ABSTRACT

The subject of exogamy has enjoyed a prominent place in the history of ethnological theory. We have had books and articles almost without end dealing with “the problem of exogamy.” With regard to endogamy, however, the situation is different; interest in endogamy appears to be slight, and the literature meager. And we find little discussion of the relationship between exogamy and endogamy. Many authors never take note of any relationship at all between them—except, perhaps, to state that in the one case you marry out, in the other you marry in. Still fewer appreciate the fact that exogamy and endogamy are inseparable; that they always go together. Lowie, for example, observes that “exogamy and endogamy are not mutually exclusive except with regard to the same unit.” 1 This means that a clan, or any other kind of social unit, cannot be both exogamous and endogamous at the same time, which is self-evident, but that a people may have an exogamous rule with reference to one kind of unit and an endogamous rule for another type of unit.
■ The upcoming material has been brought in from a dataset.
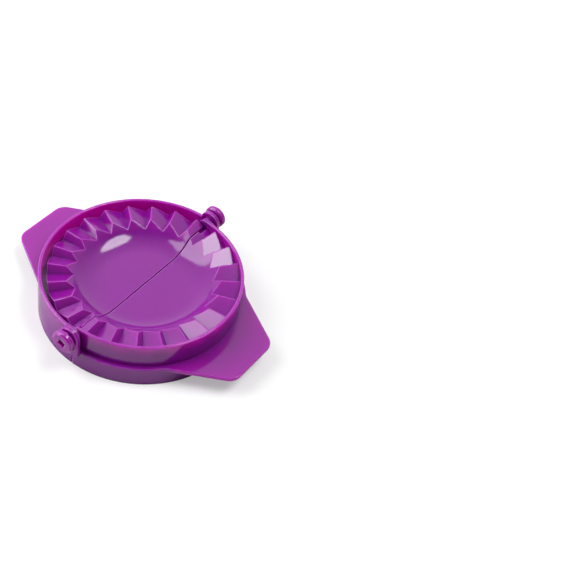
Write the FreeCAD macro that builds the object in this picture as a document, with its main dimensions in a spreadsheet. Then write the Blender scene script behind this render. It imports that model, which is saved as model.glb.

For example, a caste might be endogamous but at the same time be composed of exogamous clans. Another anthropologist, Camilla H. Wedgwood, remarks that “exogamy and endogamy are by no means mutually exclusive … [they] are often found together. …” 2 All this is, of course, true. But to say that endogamy and exogamy are not mutually exclusive, that they are “often found together,” is confusing and misleading. It implies that if a tribe has exogamy, it is not likely to have endogamy also, although it could have both. This view is unwarranted: every society has both exogamous and endogamous characteristics. Exogamy and endogamy are complementary aspects of the same social phenomenon; they are, like the poles of a magnet, opposite but inseparable.